Provided data:
★ ★ ★ ★ ★ ★ ★

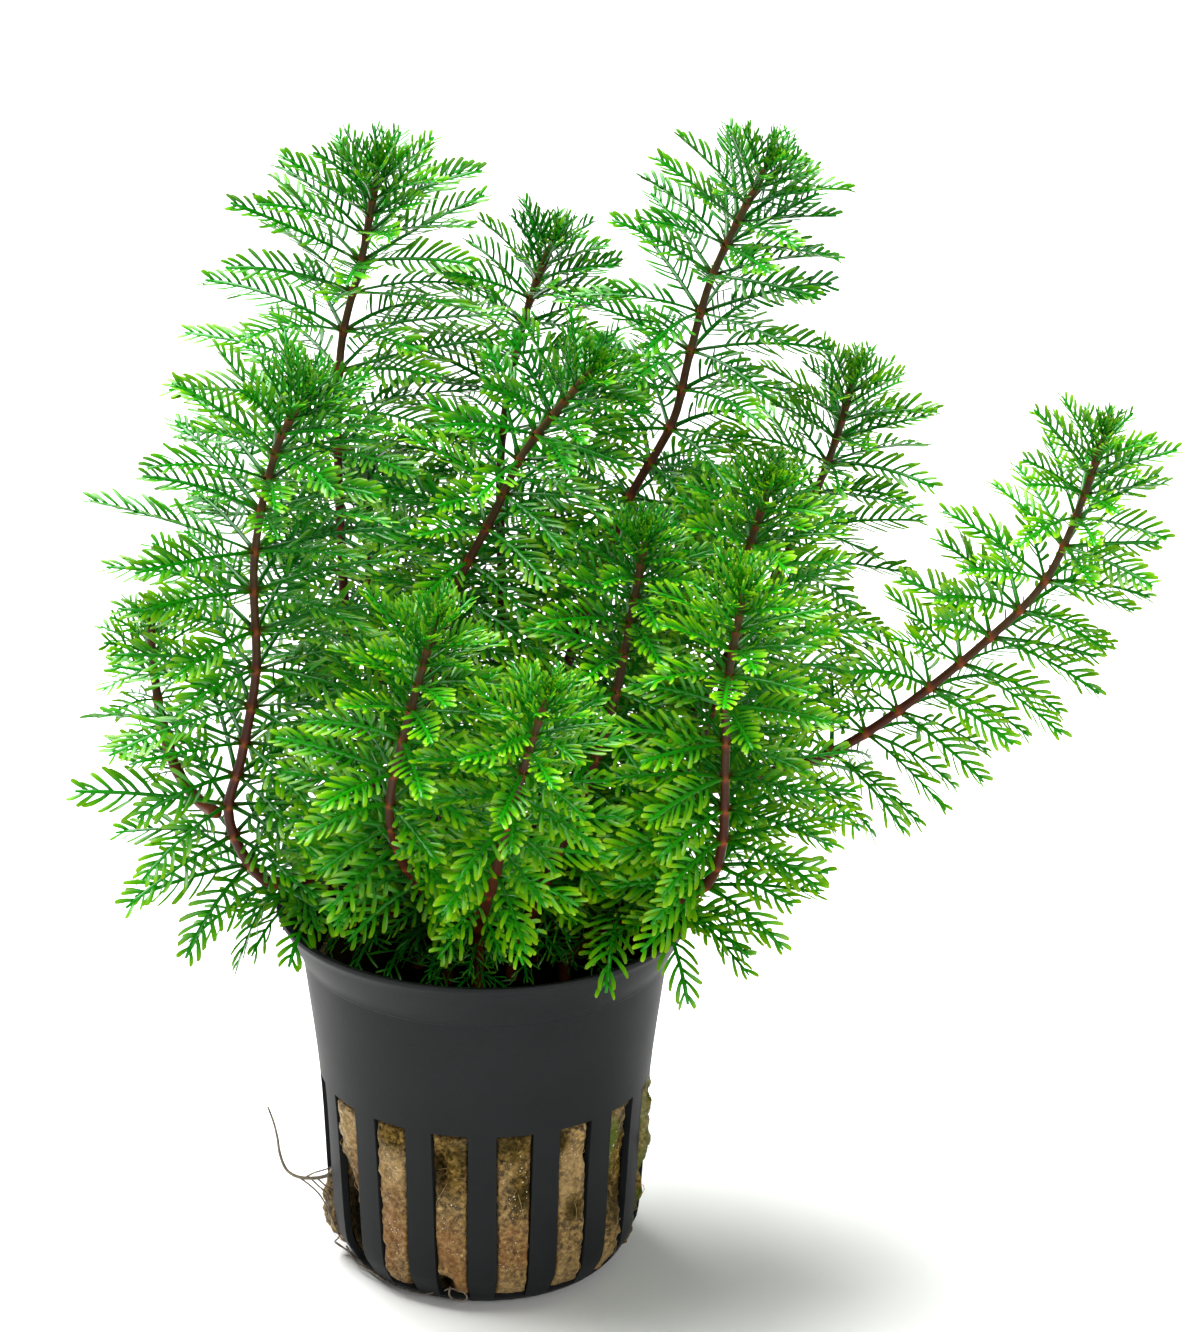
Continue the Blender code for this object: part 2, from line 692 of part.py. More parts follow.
def main():
    for old in list(bpy.data.objects):
        bpy.data.objects.remove(old)
    plant = bpy.data.collections.new("potted_water_plant")
    cutters = bpy.data.collections.new("cutters")
    for collection in (plant, cutters):
        bpy.context.scene.collection.children.link(collection)

    planted = [Vector(points[0]) * MM for points in SHOOT_ROUTES.values()]
    make_pot(plant, cutters)
    make_wool(planted, plant, cutters)
    make_root(plant)
    bpy.context.view_layer.update()
    obstacles = [evaluated_tree("pot"), evaluated_tree("wool_plug")]
    shoots = [Shoot(name, points, seed) for seed, (name, points) in enumerate(shoot_routes().items())]
    fit_blades(shoots, obstacles)
    green = material("feather leaf", (0.06, 0.3, 0.02), 0.4)
    brown = material("bare stem", (0.1, 0.04, 0.025), 0.45)
    for shoot in shoots:
        make_shoot(shoot, green, plant)
        if shoot.foot:
            make_foot(shoot, brown, plant)


main()
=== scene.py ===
"""The looks of a feather-leaved water plant in a slotted nursery pot.

Metres, +Z up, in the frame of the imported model. Every shoot gets its stem and its leaves as two pieces.
"""

import random
from collections import namedtuple
from math import asin, atan2, cos, exp, hypot, radians, sin, tau

import bmesh
import bpy
import numpy as np
from bpy.props import FloatProperty, FloatVectorProperty, IntProperty, PointerProperty
from mathutils import Matrix, Quaternion, Vector, noise


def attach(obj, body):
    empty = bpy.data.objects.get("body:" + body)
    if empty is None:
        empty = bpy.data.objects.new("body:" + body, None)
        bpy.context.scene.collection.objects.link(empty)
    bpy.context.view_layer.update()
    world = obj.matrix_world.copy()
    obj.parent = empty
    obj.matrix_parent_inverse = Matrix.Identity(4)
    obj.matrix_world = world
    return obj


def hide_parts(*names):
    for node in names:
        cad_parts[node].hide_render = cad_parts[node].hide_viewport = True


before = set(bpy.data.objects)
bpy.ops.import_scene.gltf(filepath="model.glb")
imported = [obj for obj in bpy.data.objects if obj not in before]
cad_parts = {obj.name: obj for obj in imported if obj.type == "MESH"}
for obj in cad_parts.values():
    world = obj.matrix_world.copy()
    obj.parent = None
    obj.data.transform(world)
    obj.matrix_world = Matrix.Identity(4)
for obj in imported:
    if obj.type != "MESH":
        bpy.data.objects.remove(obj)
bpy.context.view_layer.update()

bl_info = {
    "name": "Potted Feather Plant",
    "version": (1, 0, 0),
    "blender": (4, 5, 0),
    "location": "3D View > Sidebar > Water Plant",
    "description": "Leaves, stems, roots, wool and pot of a feather-leaved water plant",
    "category": "Add Mesh",
}

MM = 0.001
BODY = "root"

# The pot's outside.
POT_HEIGHT = 51 * MM
RIM_RADIUS = 27.5 * MM
MOUTH_RADIUS = 24.1 * MM
MOUTH_FROM = 50.8 * MM
FOOT_RADIUS = 16 * MM
WALL = 1 * MM
SLOT_COUNT = 16
SLOT_TURN = radians(-1)
SLOT_BOTTOM = 1.5 * MM
SLOT_TOP = 27 * MM
SLOT_TOP_WIDTH = 4.9 * MM
SLOT_BOTTOM_WIDTH = 4.1 * MM
DRAIN_INNER = 7 * MM
DRAIN_OUTER = 13 * MM
DRAIN_COUNT = 4
DRAIN_HALF_TURN = 0.09

# The pot's half section in millimetres, as (radius, height): the floor, the bend, the wall and the collar.
FLOOR_RADII = (0, 3.5, 7, 10, 13, 15.4)
BEND_POINTS = (
    (16, 0), (17.5, 0.6), (18.6, 1.7), (19.6, 3.3), (20.45, 5), (20.95, 9), (22, 27), (24.05, 43.9),
)
COLLAR_POINTS = (
    (24.27, 44.05), (24.36, 44.5), (24.85, 45.5), (25.75, 47.1), (26.65, 48.9), (27.15, 49.9),
    (27.42, 50.15), (27.5, 50.5), (27.4, 50.9),
)
WALL_HEIGHTS = (
    0.15, 0.4, 0.7, 1.1, 1.5, 2, 2.6, 3.3, 4.1, 5, 6.5, 9, 12, 15, 18, 21, 24, 27, 30, 34, 38, 41.5,
    43.3, 43.9,
)

# The mineral wool.
WOOL_TOP = 41.5 * MM
WOOL_BOTTOM = 1.5 * MM
WOOL_GAP = 0.3 * MM
WOOL_SWELL = 1.0 * MM
ALGAE_SLOTS = (3, 4)
ALGAE_SWELL = 1.7 * MM
SLOT_PLAY = 0.08 * MM
WOOL_ROW = 0.38 * MM
WOOL_TOP_RINGS = (0.94, 0.85, 0.74, 0.62, 0.5, 0.38, 0.26, 0.14, 0)
SOCKET_DEPTH = 6 * MM
PLANTED_FROM = 36
UPRIGHT_TO = 40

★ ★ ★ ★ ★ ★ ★

Instruction: Reproduce only the lines from the one containing "make_pot(plant, cutters)" through the one containing "before = set(bpy.data.objects)", inclusive of both.

Written answer:
    make_pot(plant, cutters)
    make_wool(planted, plant, cutters)
    make_root(plant)
    bpy.context.view_layer.update()
    obstacles = [evaluated_tree("pot"), evaluated_tree("wool_plug")]
    shoots = [Shoot(name, points, seed) for seed, (name, points) in enumerate(shoot_routes().items())]
    fit_blades(shoots, obstacles)
    green = material("feather leaf", (0.06, 0.3, 0.02), 0.4)
    brown = material("bare stem", (0.1, 0.04, 0.025), 0.45)
    for shoot in shoots:
        make_shoot(shoot, green, plant)
        if shoot.foot:
            make_foot(shoot, brown, plant)


main()
=== scene.py ===
"""The looks of a feather-leaved water plant in a slotted nursery pot.

Metres, +Z up, in the frame of the imported model. Every shoot gets its stem and its leaves as two pieces.
"""

import random
from collections import namedtuple
from math import asin, atan2, cos, exp, hypot, radians, sin, tau

import bmesh
import bpy
import numpy as np
from bpy.props import FloatProperty, FloatVectorProperty, IntProperty, PointerProperty
from mathutils import Matrix, Quaternion, Vector, noise


def attach(obj, body):
    empty = bpy.data.objects.get("body:" + body)
    if empty is None:
        empty = bpy.data.objects.new("body:" + body, None)
        bpy.context.scene.collection.objects.link(empty)
    bpy.context.view_layer.update()
    world = obj.matrix_world.copy()
    obj.parent = empty
    obj.matrix_parent_inverse = Matrix.Identity(4)
    obj.matrix_world = world
    return obj


def hide_parts(*names):
    for node in names:
        cad_parts[node].hide_render = cad_parts[node].hide_viewport = True


before = set(bpy.data.objects)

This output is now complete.